Adam Kenawell About Me

Local LLM Stack via Openclaw

Running large language models on consumer hardware, no cloud required

The Big Idea

I wanted to see how far I could push locally hosted AI on a laptop. No API keys, no monthly bills, no sending data to someone else's server. Just me, my machine, and an open-source stack. The result is a setup that can run coding assistants, chat models, and even agentic workflows entirely offline.

I actually built the bare bones of this very website using this stack. It works surprisingly well for a consumer laptop, and I think setups like this will become the norm for power users and developers in the near future.

My Hardware

Machine Samsung Galaxy Book 4 Ultra
GPU NVIDIA RTX 4070 Laptop (8GB VRAM)
RAM 32GB DDR5
CPU Intel Core Ultra 9 185H
Storage 1TB NVMe SSD
OS Windows 11

The Software Stack

Openclaw is the backbone of my setup.
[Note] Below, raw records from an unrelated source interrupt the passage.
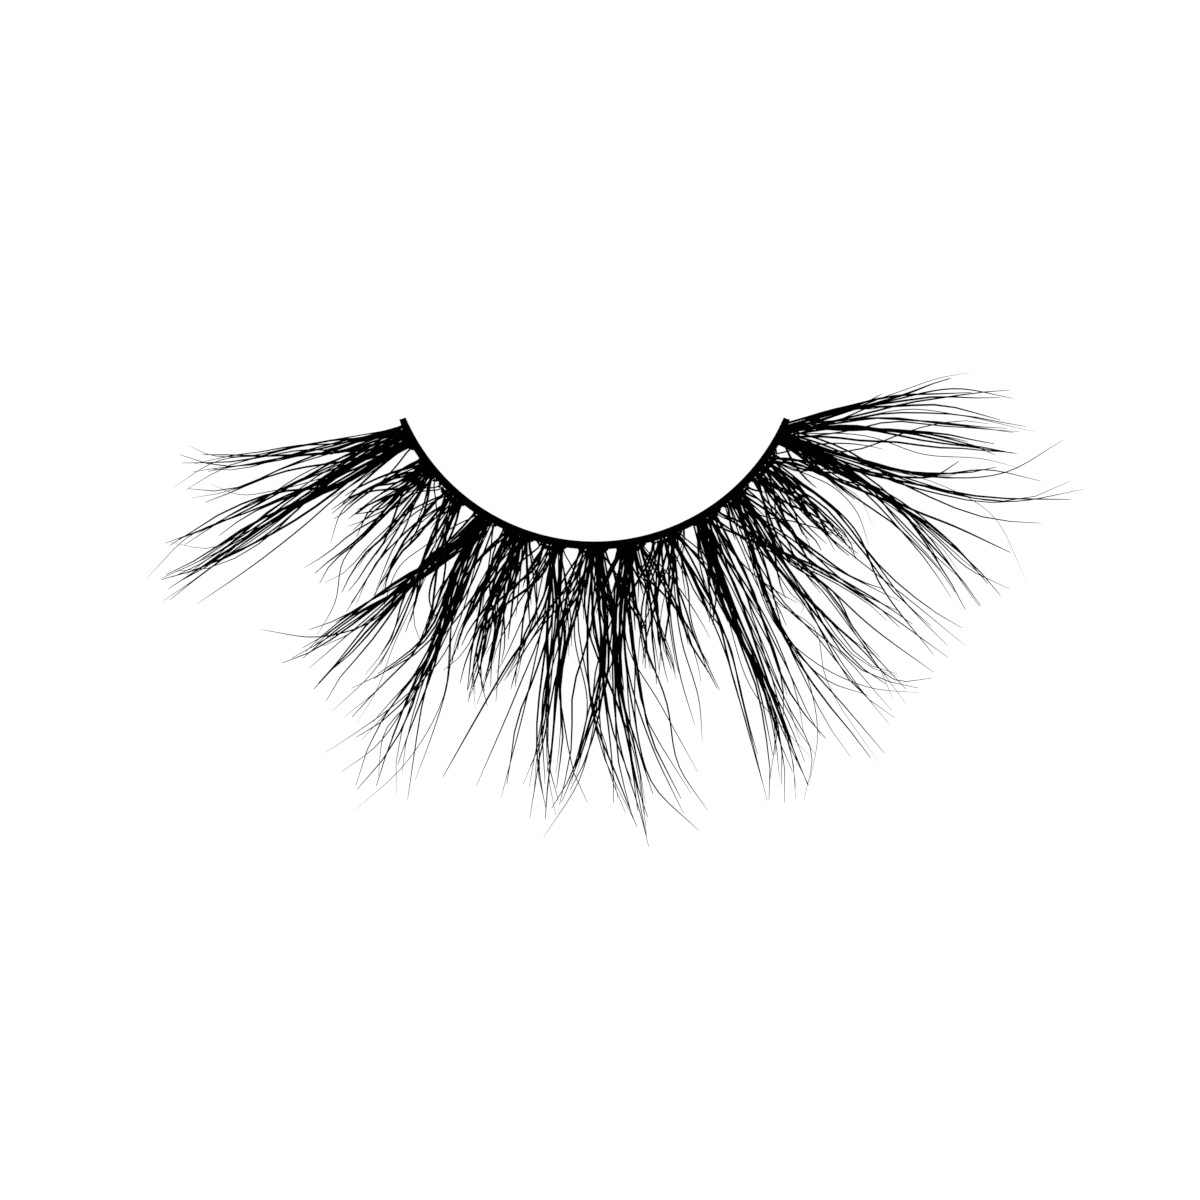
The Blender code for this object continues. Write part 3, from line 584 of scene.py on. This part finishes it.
def lock_paths(lock, rng):
    """Paths of a lock's hairs: they cross inside it, end at different reaches and flick apart."""
    hairs = lock.hairs
    reach = 1 - SHORTEST_BY * rng.random(hairs) ** 2
    share = np.linspace(0, 1, HAIR_RINGS) ** ROOT_CLOSENESS * reach[:, None]
    root = arc_point(fan_angle(lock.fan, lock.foot), BAND_RADIUS)
    path = through((root, *lock.points), share)
    beside = np.array([through((root, *sibling(lock, rng).points), one) for one in share])
    swaps = rng.random((hairs, 1)) < SWAP_SHARE
    swap = swaps * smooth_step((share - SWAP_START) / SWAP_OVER)
    path += (beside - path) * swap[..., None]
    fill = FILLS[lock.fan]
    inner = max(lock.foot - FOOT_SCATTER, -fill.inner)
    outer = min(lock.foot + FOOT_SCATTER, fill.outer)
    foot = (inner + outer) / 2 + (outer - inner) / 2 * even_spread(hairs, rng)
    join = 1 - smooth_step(share / rng.uniform(*FOOT_JOINS, (hairs, 1)))
    path += (foot_points(lock.fan, foot) - root)[:, None] * join[..., None]
    start = even_spread(hairs, rng)[:, None]
    crosses = rng.random((hairs, 1)) < CROSS_SHARE
    end = np.where(crosses, -start, start)
    place = start + (end - start) * smooth_step(share * CROSS_BY)
    slow = rng.uniform(*SLOW_WAVES, (hairs, 1))
    quick = rng.uniform(*QUICK_WAVES, (hairs, 1))
    wave = np.sin(2 * math.pi * (share * slow + rng.random((hairs, 1))))
    wave += QUICK_SHARE * np.sin(2 * math.pi * (share * quick + rng.random((hairs, 1))))
    flick = rng.normal(0, TIP_FLICK, (hairs, 1)) * past(share, FLICK_START) ** 2
    hooked = rng.normal(0, TIP_HOOK, (hairs, 1)) * (rng.random((hairs, 1)) < HOOK_SHARE)
    length = np.linalg.norm(path[:, -1] - path[:, 0], axis=1)[:, None]
    hook = hooked * length * past(share, HOOK_START) ** HOOK_POWER
    offset = place * half_width(share, lock.fan) * lock.girth / 2 + flick + hook
    offset += wave * WANDER * smooth_step(share / WANDER_BY)
    plan = path + sideways(path) * offset[..., None]
    return plan, bundle_heights(plan, lock.fan, rng)


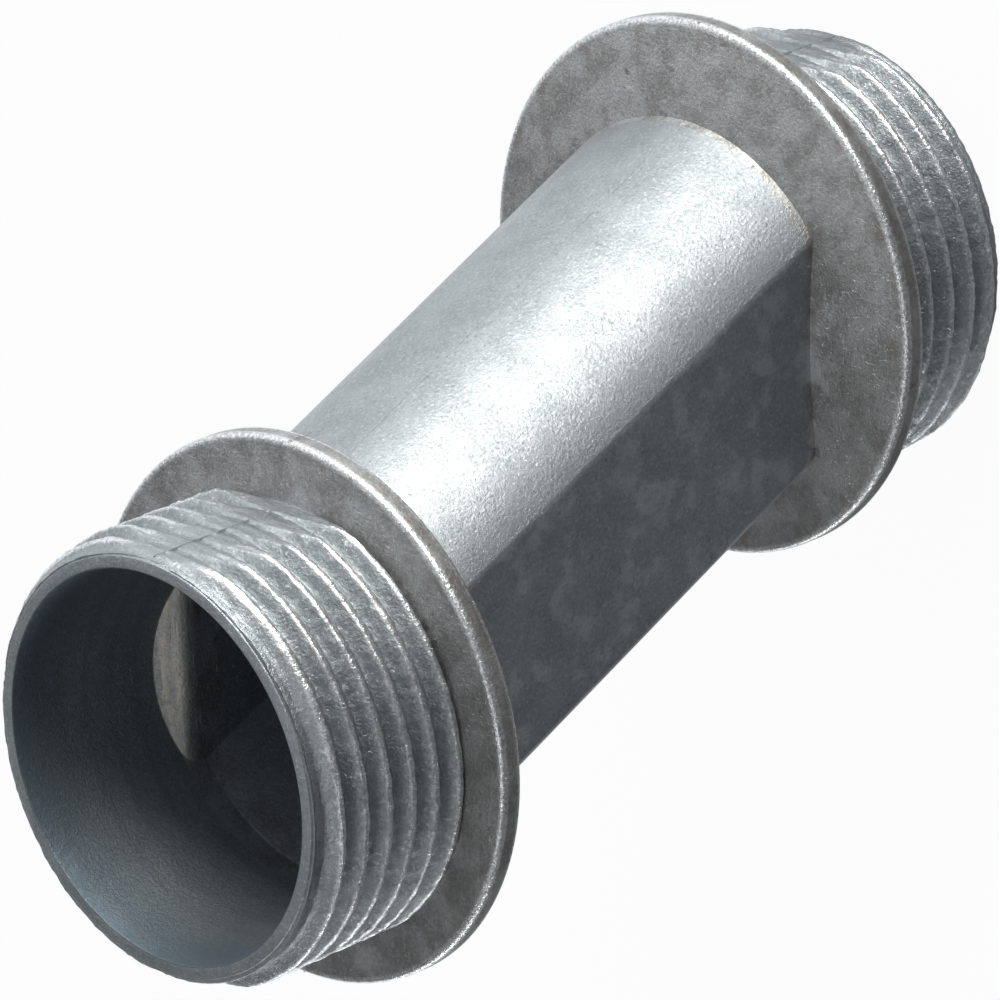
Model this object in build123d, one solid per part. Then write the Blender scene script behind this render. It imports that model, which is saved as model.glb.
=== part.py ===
from build123d import *
import os

# Offset nipple: one die-cast zinc fitting that joins two boxes whose knockouts don't line up.
# Two short threaded tubes lie on parallel axes. Each ends in a round collar, and a slanted,
# flat-sided tube joins the two collars. It is one casting, so it is one solid.
#
# Frame: millimetres, +Z up. The lower thread stands on its end face, with the origin at that
# face's centre. The upper thread's axis lies `offset` away along +X. The die parts along the
# plane Y = 0, and the fitting is the same after half a turn about the Y direction at mid-height.

# The two threaded ends
offset = 19.6            # from the lower thread's axis to the upper one
thread_radius = 16.15    # over the crests
thread_length = 13.25    # end face to collar
parting_flat = 15.05     # from the axis to the flats that the die leaves along the thread
lead_depth = 1.3         # the thread's start: how far it is turned down
lead_length = 2.4        # and over what length
end_chamfer = 0.15       # both edges of the end face

# The collars, which stop against the boxes
collar_radius = 19.6
collar_thickness = 1.8   # at the rim
collar_rise = 1.4        # how much the collar thickens from its rim to the slanted tube
collar_chamfer = 0.3     # both edges of the rim

# The slanted tube between the collars
body_length = 38.8       # rim of one collar to rim of the other, along the thread axis
body_radius = 14.3       # its two round sides
body_flat = 11.8         # from the parting plane to each flat side
body_drift = 1.05        # how far its centre line starts inside the thread's axis
body_wall = 1.35
body_edge = 0.35         # rounding between round and flat
root_fillet = 0.3        # where it meets the collars

# The bores
mouth_radius = 13.8      # at the end face
inner_radius = 13.3      # the bore narrows down to this, as its core needs draft
bore_depth = 13.0        # end face to the shoulder where the slanted passage starts
ring_depth = 2.2         # a faint ring round the bore, this far in
ring_step = 0.08         # and how much wider the bore is in front of it

# Heights along Z
lower_joint = thread_length + collar_thickness
upper_joint = lower_joint + body_length
total_height = lower_joint + upper_joint
slope = (offset - 2 * body_drift) / body_length

overrun = 1.0            # how far a cutting shape runs past the face it opens


def centre_x(z):
    """The slanted tube's centre line at height z."""
    return body_drift + slope * (z - lower_joint)


def body_section(inset=0.0):
    """The slanted tube's level section, or that of its passage when inset by the wall."""
    radius, half_width = body_radius - inset, body_flat - inset
    section = Circle(radius) & Rectangle(2 * radius, 2 * half_width)
    return fillet(section.vertices(), body_edge)


def slanted(section, z0, z1):
    """The section carried along the slanted centre line from height z0 to z1."""
    way = Vector(slope, 0, 1)
    return extrude(Pos(centre_x(z0), 0, z0) * section, amount=(z1 - z0) * way.length, dir=way.normalized())


def profile(*points):
    """A closed half-section from (radius, height) points."""
    return make_face(Polyline(*points, close=True))


def turned(section):
    """A half-section turned about the thread's axis."""
    return revolve(Plane.XZ * section, Axis.Z)


def threaded_end():
    """The lower thread's blank: a turned tube end with a lead, and a flat on each side of the parting plane."""
    lead_radius = thread_radius - lead_depth
    blank = turned(profile(
        (0, 0),
        (lead_radius - end_chamfer, 0),
        (lead_radius, end_chamfer),
        (thread_radius, lead_length),
        (thread_radius, thread_length),
        (0, thread_length),
    ))
    return blank & extrude(Rectangle(2 * parting_flat, 2 * thread_radius), amount=thread_length)


def collar():
    """The lower collar: flat where it meets the box, coned on the side of the slanted tube."""
    section = profile(
        (0, thread_length),
        (collar_radius, thread_length),
        (collar_radius, lower_joint),
        (body_flat, lower_joint + collar_rise),
        (0, lower_joint + collar_rise),
    )
    rim = section.vertices().group_by(Axis.X)[-1]
    return turned(chamfer(rim, collar_chamfer))


def bore():
    """What the lower core leaves open: a tapering bore with a faint ring and a flat shoulder."""
    taper = (mouth_radius - inner_radius) / bore_depth
    ring_radius = mouth_radius - taper * ring_depth
    mouth = mouth_radius + ring_step
    return turned(profile(
        (0, -overrun),
        (mouth + end_chamfer + overrun, -overrun),
        (mouth, end_chamfer),
        (ring_radius + ring_step, ring_depth),
        (ring_radius, ring_depth),
        (inner_radius, bore_depth),
        (0, bore_depth),
    ))


def other_end(shape):
    """The same shape on the upper end: half a turn about the Y direction at mid-height."""
    return Pos(offset, 0, total_height) * Rot(0, 180, 0) * shape


def tube_roots(solid):
    """The curved edges where the slanted tube meets the two collars' cones."""
    curved = solid.edges().filter_by(GeomType.LINE, reverse=True)
    lower = curved.filter_by_position(Axis.Z, lower_joint, lower_joint + collar_rise, inclusive=(False, False))
    upper = curved.filter_by_position(Axis.Z, upper_joint - collar_rise, upper_joint, inclusive=(False, False))
    return lower + upper


def casting():
    """The whole fitting."""
    end = threaded_end() + collar()
    tube = slanted(body_section(), lower_joint, upper_joint)
    solid = end + other_end(end) + tube
    solid = fillet(tube_roots(solid), root_fillet)
    passage = slanted(body_section(body_wall), bore_depth, total_height - bore_depth)
    return solid - bore() - other_end(bore()) - passage


nipple_casting = casting()
os.makedirs("parts", exist_ok=True)
export_step(nipple_casting, "parts/nipple_casting.step")
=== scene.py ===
# %% [markdown]
# This lesson dresses one small casting: a zinc fitting that joins two electrical boxes whose holes
# don't line up. It has two short threaded tubes, two round collars and a slanted tube between them.
# The script loads the CAD model of it from model.glb, in metres and in its own place, so nothing has
# to be fitted by eye. The scene works in millimetres and turns them to metres with one factor.

from math import cos, pi, radians, sin

import bpy
from mathutils import Matrix, Vector


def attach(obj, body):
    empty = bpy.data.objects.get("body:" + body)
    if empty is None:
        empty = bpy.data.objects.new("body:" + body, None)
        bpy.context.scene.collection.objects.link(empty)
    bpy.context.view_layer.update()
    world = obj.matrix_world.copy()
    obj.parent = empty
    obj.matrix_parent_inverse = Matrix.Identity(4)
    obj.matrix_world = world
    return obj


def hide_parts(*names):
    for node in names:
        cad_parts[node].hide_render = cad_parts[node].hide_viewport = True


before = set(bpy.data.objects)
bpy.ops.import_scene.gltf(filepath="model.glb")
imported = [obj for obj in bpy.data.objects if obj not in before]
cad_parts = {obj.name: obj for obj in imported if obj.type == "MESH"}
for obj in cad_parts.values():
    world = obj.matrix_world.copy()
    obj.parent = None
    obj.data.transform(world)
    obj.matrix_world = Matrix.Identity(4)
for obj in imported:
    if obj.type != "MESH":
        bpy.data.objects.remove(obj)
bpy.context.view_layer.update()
MM = 0.001

# %% [markdown]
# These are the casting's sizes. They are the same as in the CAD source. The lower thread stands on
# its end face with the origin at that face's centre, and the upper thread's axis lies 19.6 mm away
# along X. The die parted along the plane Y = 0, so flats and seam lines are on that plane.

# %% The sizes
OFFSET = 19.6
HEIGHT = 68.9
THREAD_END = 13.25       # end face to collar
COLLAR_TOP = 15.05       # the rim's other edge
CAD_COLLAR_RADIUS = 19.6
COLLAR_RADIUS = 19.57    # a little less, so that the seam on the rim stays inside the CAD box
RIM_SEAM_RADIUS = 19.588
COLLAR_RISE = 1.4        # how much the collar's cone rises from the rim to the tube
THREAD_CREST = 16.13
THREAD_ROOT = 15.0
THREAD_FLAT = 15.05      # from the axis to the flats on the parting line
PITCH = 2.209            # eleven and a half threads to the inch
CREST_DEPTH = 1.2575     # from the end face to the first crest, on the side away from the offset
TUBE_RADIUS = 14.3
TUBE_FLAT = 11.8         # from the parting plane to each flat side
TUBE_EDGE = 0.3          # the rounding between round and flat
TUBE_DRIFT = 1.05        # how far its centre line starts inside the thread's axis
SIDES = 192              # of every round shape
SLOPE = (OFFSET - 2 * TUBE_DRIFT) / (HEIGHT - 2 * COLLAR_TOP)
print("the tube leans", round(SLOPE, 4), "mm for each mm of height")

# %% [markdown]
# A turned shape is drawn as on a lathe. A disc is added, its face is pulled along the axis, and
# each new ring is scaled to the next radius of the outline. Blender keeps the first face when it
# pulls a lone disc, so the shape stays closed. All objects are deselected first, because an
# operator acts on everything that is selected.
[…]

It's an open-source tool that makes it dead simple to download, manage, and run LLMs locally. Think of it as a package manager for AI models. You pick a model, it handles the quantization format, VRAM allocation, and inference engine under the hood.

Here's what my stack looks like:

  • Openclaw for model management and inference
  • GGUF quantized models (typically Q4_K_M or Q5_K_M) to fit in 8GB VRAM
  • Models I run frequently: Qwen 2.5 Coder 14B, DeepSeek Coder V2 Lite, Llama 3.1 8B
  • VS Code with local model integration for code completion and chat
  • CUDA 12.x drivers for GPU acceleration

What I Use It For

Code generation is the primary use case. Having a coding assistant that runs entirely on my machine means I can work on personal projects without worrying about API rate limits or costs. It's also great for experimenting with prompts and fine-tuning workflows without burning through cloud credits.

Agentic workflows are where things get really interesting. I've been experimenting with multi-step task execution where the model plans, writes code, tests it, and iterates, all running locally. It's slower than cloud-hosted models, but the privacy and cost savings are worth it for personal use.

Learning and experimentation is the other big one. Running models locally lets me peek under the hood, try different quantization levels, compare model architectures, and really understand how these systems work at a lower level than you get through an API.

How You Can Do This Too

You don't need a $3,000 laptop to get started. Here's the minimum I'd recommend:

  • GPU: Any NVIDIA GPU with 6GB+ VRAM (RTX 3060 or better). AMD GPUs work too but CUDA support is smoother.
  • RAM: 16GB minimum, 32GB preferred. Models that don't fit in VRAM spill into system RAM.
  • Storage: At least 50GB free. Models range from 4GB to 30GB+ depending on size and quantization.

Step-by-step

  1. Install Openclaw from their official site. It handles model downloads and runtime setup.
  2. Install the latest NVIDIA drivers and CUDA toolkit for your GPU.
  3. Browse available models and pull one that fits your VRAM. Start with a 7B or 8B parameter model in Q4_K_M quantization.
  4. Run the model locally. Openclaw gives you a local API endpoint, so you can connect it to VS Code, a web UI, or your own scripts.
  5. Experiment! Try different models, adjust context windows, and find what works for your use case.

Tips and Gotchas

  • VRAM is king. The more you have, the larger the model you can run. 8GB gets you solid 14B models at Q4 quantization.
  • Quantization matters. Q4_K_M is the sweet spot for quality vs. size. Q5 and Q6 are better quality but need more VRAM.
  • Close other GPU-hungry apps. Games, video editors, and even some browsers eat into your available VRAM.
  • Expect slower inference than cloud. A local RTX 4070 won't match an A100 cluster, but for personal use it's more than fast enough.
  • Keep models on an SSD. Loading a 10GB model from a spinning disk is painful. NVMe makes a real difference.

What's Next

I'm excited about where local AI is heading. Models are getting smaller and more capable every month. I think within a year or two, running a GPT-4 class model on a mid-range laptop will be completely normal. The tools are already there. The hardware just needs to catch up a little more.

If you're at all interested in this space, I'd encourage you to just try it. Download Openclaw, pull a model, and start playing. You'll be surprised how capable these local models already are.